The task => Only the lines from the line with "the back wall." through the line with "before = set(bpy.data.objects)" should be copied, exactly as they appear, with both ends kept.

Given records =>
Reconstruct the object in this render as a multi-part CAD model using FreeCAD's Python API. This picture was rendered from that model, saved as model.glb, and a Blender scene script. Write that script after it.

--

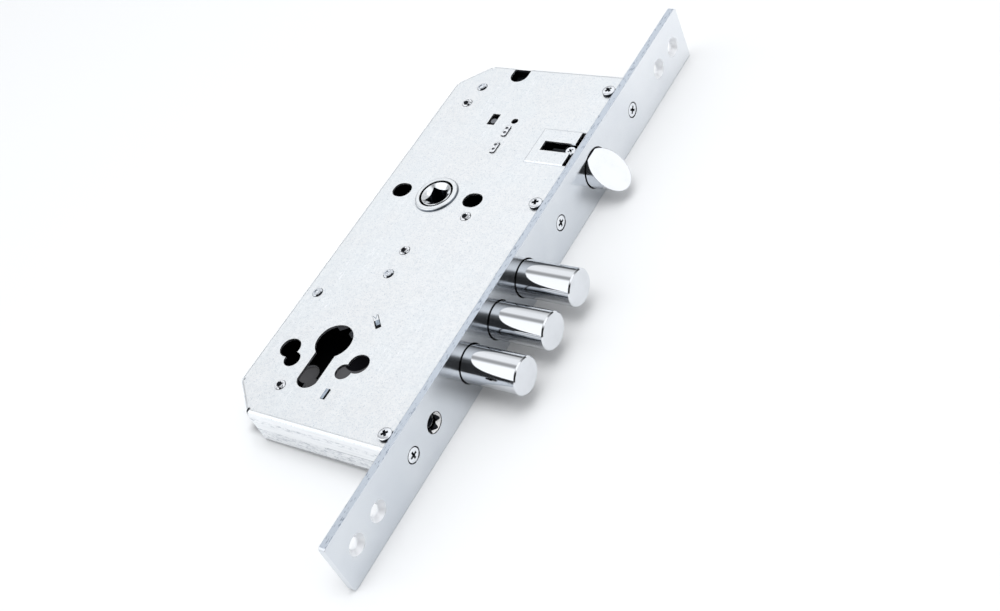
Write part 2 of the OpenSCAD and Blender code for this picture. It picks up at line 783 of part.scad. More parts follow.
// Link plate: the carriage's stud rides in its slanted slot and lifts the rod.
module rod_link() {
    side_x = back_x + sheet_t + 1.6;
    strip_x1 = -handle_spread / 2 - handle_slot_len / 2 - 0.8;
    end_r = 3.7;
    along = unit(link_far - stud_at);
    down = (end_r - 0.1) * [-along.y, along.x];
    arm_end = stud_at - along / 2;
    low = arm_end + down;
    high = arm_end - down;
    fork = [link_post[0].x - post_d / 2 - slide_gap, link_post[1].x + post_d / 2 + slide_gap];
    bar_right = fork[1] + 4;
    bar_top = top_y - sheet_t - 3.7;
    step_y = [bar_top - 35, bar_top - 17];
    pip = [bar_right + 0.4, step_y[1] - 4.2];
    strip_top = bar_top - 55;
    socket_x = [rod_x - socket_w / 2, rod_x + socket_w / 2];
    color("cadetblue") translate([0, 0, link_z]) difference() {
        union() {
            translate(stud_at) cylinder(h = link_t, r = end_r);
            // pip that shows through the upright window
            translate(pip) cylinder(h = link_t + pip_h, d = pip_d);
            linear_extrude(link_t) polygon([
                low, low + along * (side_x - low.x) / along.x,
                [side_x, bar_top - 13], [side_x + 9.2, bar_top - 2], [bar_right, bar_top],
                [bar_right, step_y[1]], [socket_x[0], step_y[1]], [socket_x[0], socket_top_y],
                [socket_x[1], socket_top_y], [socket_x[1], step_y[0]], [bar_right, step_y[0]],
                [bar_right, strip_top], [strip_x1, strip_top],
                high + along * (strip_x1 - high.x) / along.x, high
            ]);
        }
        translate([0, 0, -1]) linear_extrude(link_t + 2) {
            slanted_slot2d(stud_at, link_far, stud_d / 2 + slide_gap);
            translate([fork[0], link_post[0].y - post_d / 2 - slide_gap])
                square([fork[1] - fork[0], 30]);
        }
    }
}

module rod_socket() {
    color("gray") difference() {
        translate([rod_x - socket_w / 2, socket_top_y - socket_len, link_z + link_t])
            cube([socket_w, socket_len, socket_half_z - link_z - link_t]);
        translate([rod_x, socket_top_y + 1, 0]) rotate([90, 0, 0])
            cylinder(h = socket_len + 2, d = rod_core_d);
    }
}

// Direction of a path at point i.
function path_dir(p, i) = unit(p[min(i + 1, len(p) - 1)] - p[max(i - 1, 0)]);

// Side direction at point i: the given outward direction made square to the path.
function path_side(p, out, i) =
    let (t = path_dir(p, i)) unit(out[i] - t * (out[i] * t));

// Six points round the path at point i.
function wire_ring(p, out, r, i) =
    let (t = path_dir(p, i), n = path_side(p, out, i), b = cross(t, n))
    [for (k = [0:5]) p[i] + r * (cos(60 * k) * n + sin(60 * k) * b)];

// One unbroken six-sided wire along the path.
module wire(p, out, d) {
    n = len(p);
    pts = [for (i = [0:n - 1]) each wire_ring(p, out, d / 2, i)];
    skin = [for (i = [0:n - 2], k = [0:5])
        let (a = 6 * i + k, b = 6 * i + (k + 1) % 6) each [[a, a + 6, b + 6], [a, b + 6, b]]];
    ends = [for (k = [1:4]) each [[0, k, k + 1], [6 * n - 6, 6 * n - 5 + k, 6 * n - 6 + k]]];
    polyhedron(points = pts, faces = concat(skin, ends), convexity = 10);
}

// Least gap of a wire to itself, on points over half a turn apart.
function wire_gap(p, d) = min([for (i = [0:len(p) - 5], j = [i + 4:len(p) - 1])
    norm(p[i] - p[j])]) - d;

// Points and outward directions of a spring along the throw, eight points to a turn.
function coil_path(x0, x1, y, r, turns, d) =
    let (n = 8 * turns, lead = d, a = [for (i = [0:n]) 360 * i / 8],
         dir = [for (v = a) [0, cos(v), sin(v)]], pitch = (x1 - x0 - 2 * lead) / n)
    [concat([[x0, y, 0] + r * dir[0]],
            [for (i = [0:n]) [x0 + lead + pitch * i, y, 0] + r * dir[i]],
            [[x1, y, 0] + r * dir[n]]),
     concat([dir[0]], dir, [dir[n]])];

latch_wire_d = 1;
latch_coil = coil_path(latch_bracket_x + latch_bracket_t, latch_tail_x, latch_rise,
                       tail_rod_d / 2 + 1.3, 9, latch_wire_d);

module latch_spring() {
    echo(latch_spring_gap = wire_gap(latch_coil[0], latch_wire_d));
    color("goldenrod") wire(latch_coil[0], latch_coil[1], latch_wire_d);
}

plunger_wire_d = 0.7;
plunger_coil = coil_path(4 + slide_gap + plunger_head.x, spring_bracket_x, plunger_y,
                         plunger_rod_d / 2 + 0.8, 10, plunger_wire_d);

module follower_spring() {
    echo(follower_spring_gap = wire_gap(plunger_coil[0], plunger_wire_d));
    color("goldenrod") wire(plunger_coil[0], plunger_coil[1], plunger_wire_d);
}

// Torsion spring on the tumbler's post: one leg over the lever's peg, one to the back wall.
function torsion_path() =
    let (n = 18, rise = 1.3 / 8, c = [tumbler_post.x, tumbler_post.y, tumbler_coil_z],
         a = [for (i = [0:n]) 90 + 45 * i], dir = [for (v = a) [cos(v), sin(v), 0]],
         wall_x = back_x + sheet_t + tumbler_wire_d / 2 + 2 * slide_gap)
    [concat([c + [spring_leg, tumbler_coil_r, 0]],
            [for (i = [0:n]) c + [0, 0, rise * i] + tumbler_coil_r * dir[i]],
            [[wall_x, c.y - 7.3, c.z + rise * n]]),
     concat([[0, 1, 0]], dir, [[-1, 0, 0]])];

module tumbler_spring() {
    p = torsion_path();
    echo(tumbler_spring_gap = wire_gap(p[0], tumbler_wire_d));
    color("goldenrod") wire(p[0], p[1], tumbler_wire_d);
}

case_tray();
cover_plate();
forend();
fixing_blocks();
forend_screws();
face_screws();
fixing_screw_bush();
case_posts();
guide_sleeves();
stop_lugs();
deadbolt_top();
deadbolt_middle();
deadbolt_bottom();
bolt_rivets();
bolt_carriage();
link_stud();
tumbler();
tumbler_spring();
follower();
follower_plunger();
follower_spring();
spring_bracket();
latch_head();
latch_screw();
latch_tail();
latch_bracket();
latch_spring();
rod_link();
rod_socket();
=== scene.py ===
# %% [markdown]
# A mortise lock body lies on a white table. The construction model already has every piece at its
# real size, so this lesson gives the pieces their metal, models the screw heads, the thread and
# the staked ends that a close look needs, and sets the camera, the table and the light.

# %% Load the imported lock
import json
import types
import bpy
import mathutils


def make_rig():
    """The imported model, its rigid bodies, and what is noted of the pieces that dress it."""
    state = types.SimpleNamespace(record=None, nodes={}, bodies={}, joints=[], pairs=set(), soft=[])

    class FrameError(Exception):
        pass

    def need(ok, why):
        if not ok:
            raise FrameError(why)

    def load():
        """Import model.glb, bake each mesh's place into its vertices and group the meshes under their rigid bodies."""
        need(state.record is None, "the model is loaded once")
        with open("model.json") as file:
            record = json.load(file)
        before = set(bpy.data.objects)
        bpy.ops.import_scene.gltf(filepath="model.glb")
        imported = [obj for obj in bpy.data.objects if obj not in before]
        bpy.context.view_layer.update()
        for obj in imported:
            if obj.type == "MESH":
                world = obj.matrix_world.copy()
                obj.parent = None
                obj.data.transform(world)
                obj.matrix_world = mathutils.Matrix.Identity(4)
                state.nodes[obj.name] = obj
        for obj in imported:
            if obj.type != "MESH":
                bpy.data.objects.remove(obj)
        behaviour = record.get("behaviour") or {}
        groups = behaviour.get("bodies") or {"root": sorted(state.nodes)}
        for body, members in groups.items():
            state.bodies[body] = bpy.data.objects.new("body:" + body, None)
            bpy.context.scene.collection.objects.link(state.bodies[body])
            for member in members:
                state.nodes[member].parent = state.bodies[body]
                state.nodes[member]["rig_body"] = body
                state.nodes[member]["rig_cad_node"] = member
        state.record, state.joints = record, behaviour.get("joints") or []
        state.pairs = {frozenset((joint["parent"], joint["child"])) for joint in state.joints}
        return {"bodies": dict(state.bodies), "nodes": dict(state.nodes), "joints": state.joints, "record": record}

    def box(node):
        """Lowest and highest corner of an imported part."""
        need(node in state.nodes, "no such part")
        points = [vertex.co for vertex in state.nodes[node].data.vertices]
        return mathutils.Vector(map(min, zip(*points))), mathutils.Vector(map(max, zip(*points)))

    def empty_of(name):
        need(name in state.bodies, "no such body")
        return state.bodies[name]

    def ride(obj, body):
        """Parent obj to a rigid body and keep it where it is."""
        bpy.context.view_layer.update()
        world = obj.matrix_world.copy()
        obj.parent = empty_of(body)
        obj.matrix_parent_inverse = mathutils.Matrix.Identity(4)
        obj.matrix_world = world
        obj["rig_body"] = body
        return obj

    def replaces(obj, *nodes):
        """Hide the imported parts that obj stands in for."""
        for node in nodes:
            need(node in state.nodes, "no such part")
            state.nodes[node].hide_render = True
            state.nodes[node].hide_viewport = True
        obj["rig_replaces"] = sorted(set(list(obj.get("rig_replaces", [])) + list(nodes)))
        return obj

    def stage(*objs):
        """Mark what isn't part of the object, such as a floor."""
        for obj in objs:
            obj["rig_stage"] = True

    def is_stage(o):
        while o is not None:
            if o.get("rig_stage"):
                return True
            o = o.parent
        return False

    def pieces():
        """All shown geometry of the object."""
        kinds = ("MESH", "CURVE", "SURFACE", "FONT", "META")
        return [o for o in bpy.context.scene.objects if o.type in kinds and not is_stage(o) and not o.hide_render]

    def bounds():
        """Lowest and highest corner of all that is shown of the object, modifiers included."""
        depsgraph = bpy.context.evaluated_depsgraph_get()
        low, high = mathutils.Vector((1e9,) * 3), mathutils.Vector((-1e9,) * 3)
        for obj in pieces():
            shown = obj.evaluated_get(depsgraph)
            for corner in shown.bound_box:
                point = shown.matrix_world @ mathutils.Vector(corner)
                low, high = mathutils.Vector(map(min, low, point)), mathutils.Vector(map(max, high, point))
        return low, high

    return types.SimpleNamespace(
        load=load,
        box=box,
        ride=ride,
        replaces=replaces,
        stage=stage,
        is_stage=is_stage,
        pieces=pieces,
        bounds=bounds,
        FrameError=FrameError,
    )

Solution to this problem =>
// Torsion spring on the tumbler's post: one leg over the lever's peg, one to the back wall.
function torsion_path() =
    let (n = 18, rise = 1.3 / 8, c = [tumbler_post.x, tumbler_post.y, tumbler_coil_z],
         a = [for (i = [0:n]) 90 + 45 * i], dir = [for (v = a) [cos(v), sin(v), 0]],
         wall_x = back_x + sheet_t + tumbler_wire_d / 2 + 2 * slide_gap)
    [concat([c + [spring_leg, tumbler_coil_r, 0]],
            [for (i = [0:n]) c + [0, 0, rise * i] + tumbler_coil_r * dir[i]],
            [[wall_x, c.y - 7.3, c.z + rise * n]]),
     concat([[0, 1, 0]], dir, [[-1, 0, 0]])];

module tumbler_spring() {
    p = torsion_path();
    echo(tumbler_spring_gap = wire_gap(p[0], tumbler_wire_d));
    color("goldenrod") wire(p[0], p[1], tumbler_wire_d);
}

case_tray();
cover_plate();
forend();
fixing_blocks();
forend_screws();
face_screws();
fixing_screw_bush();
case_posts();
guide_sleeves();
stop_lugs();
deadbolt_top();
deadbolt_middle();
deadbolt_bottom();
bolt_rivets();
bolt_carriage();
link_stud();
tumbler();
tumbler_spring();
follower();
follower_plunger();
follower_spring();
spring_bracket();
latch_head();
latch_screw();
latch_tail();
latch_bracket();
latch_spring();
rod_link();
rod_socket();
=== scene.py ===
# %% [markdown]
# A mortise lock body lies on a white table. The construction model already has every piece at its
# real size, so this lesson gives the pieces their metal, models the screw heads, the thread and
# the staked ends that a close look needs, and sets the camera, the table and the light.

# %% Load the imported lock
import json
import types
import bpy
import mathutils


def make_rig():
    """The imported model, its rigid bodies, and what is noted of the pieces that dress it."""
    state = types.SimpleNamespace(record=None, nodes={}, bodies={}, joints=[], pairs=set(), soft=[])

    class FrameError(Exception):
        pass

    def need(ok, why):
        if not ok:
            raise FrameError(why)

    def load():
        """Import model.glb, bake each mesh's place into its vertices and group the meshes under their rigid bodies."""
        need(state.record is None, "the model is loaded once")
        with open("model.json") as file:
            record = json.load(file)
        before = set(bpy.data.objects)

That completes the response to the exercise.